I've always been somewhat paranoid about verifying data backed up to removable media, so after copying stuff to a USB flash drive or portable HDD, I invariably unmount the drive, remount it and diff -q the stored files with the originals.
Years ago I discovered that (at least with the equipment I've got), I was seeing bit errors at something on the order of 1bit/GByte. Somehow (I forget the details) I discovered that the cure is, before writing any data, to do
echo 64 > /sys/block/sda/device/max_sectors
(assuming the media appears as sda of course).
As long as I remember to do that, I've never had any problems.

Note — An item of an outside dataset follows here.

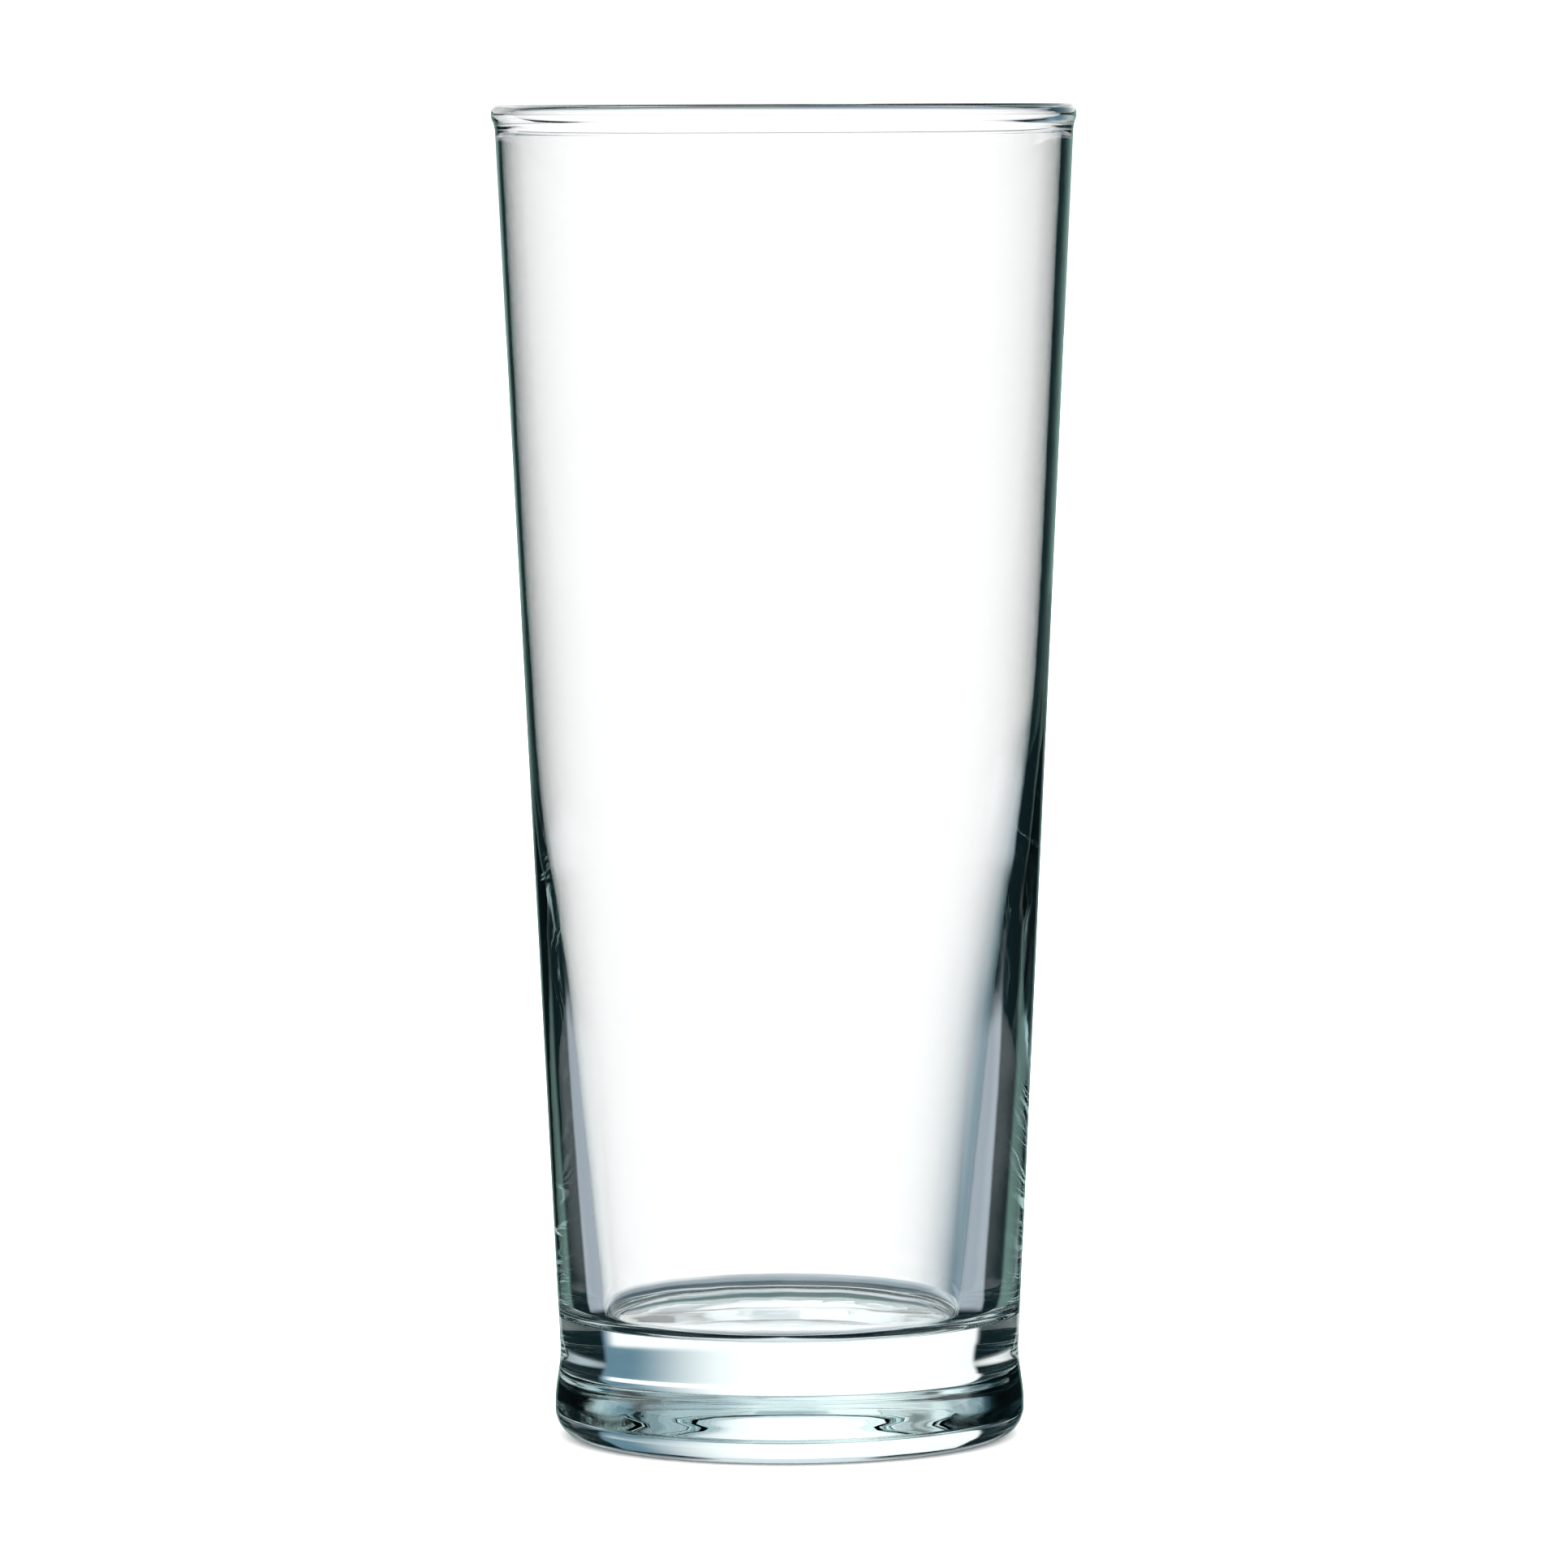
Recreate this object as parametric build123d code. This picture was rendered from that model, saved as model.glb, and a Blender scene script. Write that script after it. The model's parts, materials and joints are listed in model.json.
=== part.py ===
"""Pint glass: a tall, straight-sided, slightly tapered beer glass.

One piece of soda-lime glass, turned round the Z axis: a thick solid base on a
low rounded foot, a wall that thins as it rises, and a fire-polished bead round
the rim. Millimetres, +Z up, origin at the middle of the face that the glass
stands on.
"""
import os

from build123d import *

# Overall
HEIGHT = 181.0            # from the table to the top of the rim
BODY_RADIUS_AT_0 = 30.65  # radius that the straight side would have at the table
BODY_TAPER = 0.0474       # growth of the outer radius per millimetre of height

# Foot and underside
FOOT_RADIUS = 31.95       # widest point of the foot
HEEL_RADIUS = 3.8         # rounding between the foot's side and its underside
FOOT_LAND = 0.8           # upright stretch above the heel
WAIST_HEIGHT = 12.5       # where the foot has drawn in to the straight side
BEARING_INNER = 24.0      # inner radius of the flat ring that touches the table
PUSH_UP = 0.8             # how far the middle of the underside is raised

# Cavity
FLOOR_HEIGHT = 16.0       # thickness of the solid base
FLOOR_CORNER = 2.6        # rounding between the cavity's floor and its wall
WALL_UPPER = 1.15         # even wall of the upper part
THIN_HEIGHT = 118.0       # below this height the wall thickens
# (height, wall thickness) on the way down to the base
WALL_STATIONS = [
    (104.0, 1.38), (92.0, 1.75), (80.0, 2.7), (70.0, 3.72), (57.0, 4.72), (43.0, 5.5), (24.0, 6.6),
]
WALL_AT_FLOOR = 6.95

# Rim bead, an oval section round the top edge
BEAD_WIDTH = 1.84
BEAD_HEIGHT = 2.8
BEAD_OUTER_RADIUS = 39.54
BEAD_BLEND = 0.9          # hollow between the bead and the wall below it


def body_radius(height):
    """Outer radius of the straight side at a height."""
    return BODY_RADIUS_AT_0 + BODY_TAPER * height


def cavity_point(height, wall):
    """Point on the inner wall, as (radius, height), for a wall thickness."""
    return (body_radius(height) - wall, height)


def outer_edges(top):
    """Edges of the section from the middle of the underside up the outside."""
    heel_start = (FOOT_RADIUS - HEEL_RADIUS, 0)
    heel_end = (FOOT_RADIUS, HEEL_RADIUS)
    land_end = (FOOT_RADIUS, HEEL_RADIUS + FOOT_LAND)
    waist = (body_radius(WAIST_HEIGHT), WAIST_HEIGHT)
    side_top = (body_radius(top), top)
    dish_middle = (0, PUSH_UP)
    dish_edge = (BEARING_INNER, 0)
    return [
        TangentArc(dish_middle, dish_edge, tangent=(1, 0)),
        Line(dish_edge, heel_start),
        TangentArc(heel_start, heel_end, tangent=(1, 0)),
        Line(heel_end, land_end),
        Spline(land_end, waist, tangents=[(0, 1), (BODY_TAPER, 1)]),
        Line(waist, side_top),
    ]


def inner_edges(top):
    """Edges from the rim down the inside of the cavity to its middle."""
    mouth = cavity_point(top, WALL_UPPER)
    thin_end = cavity_point(THIN_HEIGHT, WALL_UPPER)
    stations = [cavity_point(height, wall) for height, wall in WALL_STATIONS]
    foot_of_wall = cavity_point(FLOOR_HEIGHT, WALL_AT_FLOOR)
    floor_middle = (0, FLOOR_HEIGHT)
    last = Vector(*stations[-1])
    end_direction = Vector(*foot_of_wall) - last
    return [
        Line(mouth, thin_end),
        Spline(thin_end, *stations, tangents=[(-BODY_TAPER, -1), end_direction]),
        Line(stations[-1], foot_of_wall),
        Line(foot_of_wall, floor_middle),
    ]


def glass_section():
    """Half section of the glass in the XZ plane, drawn as (radius, height)."""
    bead_middle = HEIGHT - BEAD_HEIGHT / 2
    bead_centre = (BEAD_OUTER_RADIUS - BEAD_WIDTH / 2, bead_middle)
    outer = outer_edges(bead_middle)
    inner = inner_edges(bead_middle)
    across_top = Line(outer[-1] @ 1, inner[0] @ 0)
    axis = Line(inner[-1] @ 1, outer[0] @ 0)
    shell = make_face(outer + [across_top] + inner + [axis])

    floor_corner = shell.vertices().sort_by_distance(
        cavity_point(FLOOR_HEIGHT, WALL_AT_FLOOR))[0]
    shell = fillet(floor_corner, FLOOR_CORNER)

    bead = Pos(*bead_centre) * Ellipse(BEAD_WIDTH / 2, BEAD_HEIGHT / 2)
    section = shell + bead
    under_bead = section.vertices().filter_by(
        lambda v: v.X > BEAD_OUTER_RADIUS - BEAD_WIDTH
        and HEIGHT - 1.5 * BEAD_HEIGHT < v.Y < bead_middle)
    section = fillet(under_bead, BEAD_BLEND)
    return section


def glass_body():
    """The glass: its half section turned round the axis."""
    section = Plane.XZ * glass_section()
    return revolve(section, Axis.Z)


def main():
    os.makedirs("parts", exist_ok=True)
    body = glass_body()
    body.label = "glass_body"
    export_step(body, "parts/glass_body.step")
    print("volume cm3", round(body.volume / 1000, 2))
    print("box", body.bounding_box())


main()
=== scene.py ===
"""Looks of a clear pint glass: a thick round foot, a tapered wall and a beaded rim.

The glass is turned from one section by Geometry Nodes, given the small
unevenness of pressed and fire-polished glass, and stood on a plain pale table
between plain soft lights.
"""
import json
import math

import bpy
import mathutils
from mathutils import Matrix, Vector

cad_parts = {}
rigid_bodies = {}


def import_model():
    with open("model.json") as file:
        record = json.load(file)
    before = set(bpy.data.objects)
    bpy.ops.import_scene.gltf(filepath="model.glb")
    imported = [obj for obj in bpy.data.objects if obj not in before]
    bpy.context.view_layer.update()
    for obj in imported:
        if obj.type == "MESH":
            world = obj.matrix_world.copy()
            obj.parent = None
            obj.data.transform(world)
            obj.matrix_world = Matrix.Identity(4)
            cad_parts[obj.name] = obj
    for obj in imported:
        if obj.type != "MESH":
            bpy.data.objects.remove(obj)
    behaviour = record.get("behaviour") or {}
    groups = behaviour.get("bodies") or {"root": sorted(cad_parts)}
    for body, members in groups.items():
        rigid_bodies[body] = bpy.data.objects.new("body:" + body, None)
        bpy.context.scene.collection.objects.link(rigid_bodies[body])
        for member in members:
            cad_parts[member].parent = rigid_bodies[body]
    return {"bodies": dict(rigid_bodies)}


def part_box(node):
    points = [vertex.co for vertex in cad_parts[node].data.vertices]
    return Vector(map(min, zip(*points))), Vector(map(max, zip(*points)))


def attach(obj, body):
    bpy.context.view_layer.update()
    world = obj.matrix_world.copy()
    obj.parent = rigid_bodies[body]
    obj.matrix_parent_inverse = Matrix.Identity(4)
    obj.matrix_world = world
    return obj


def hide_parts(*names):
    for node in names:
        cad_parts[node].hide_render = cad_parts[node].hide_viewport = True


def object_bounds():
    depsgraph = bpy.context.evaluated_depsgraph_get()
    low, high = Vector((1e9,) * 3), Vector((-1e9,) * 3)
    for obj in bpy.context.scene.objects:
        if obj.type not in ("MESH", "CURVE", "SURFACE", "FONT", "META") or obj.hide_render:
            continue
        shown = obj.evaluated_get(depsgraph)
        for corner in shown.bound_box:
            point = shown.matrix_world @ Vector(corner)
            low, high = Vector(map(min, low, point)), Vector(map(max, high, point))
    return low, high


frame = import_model()
cad_low, cad_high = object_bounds()

MM = 0.001
BODY = next(iter(frame["bodies"]))
NODE = "glass_body"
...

(I belive the default max_sectors
value is 128).
My questions are:
Is this just me ? I've seen the issue with a variety of flash drives, portable HDDs, motherboards and laptops (but never done an exhaustive test of all combinations to see if I have any which are actually reliable). The media which has been used with windows, and the machines which dual-boot windows, seem to have no similar problems there so it does appear to be linux specific.
What actually causes the issue ? Is non-standards-compliant media, chipsets, cables ?
Is there anything I can configure on my systems (Debian Lenny) which will automatically set the
max_sectors
? (Some HAL scriptage or sysctl tweak ? A more global /sys parameter ?). Presumably the default 128 is in the kernel somewhere, but a custom kernel seems a bit drastic.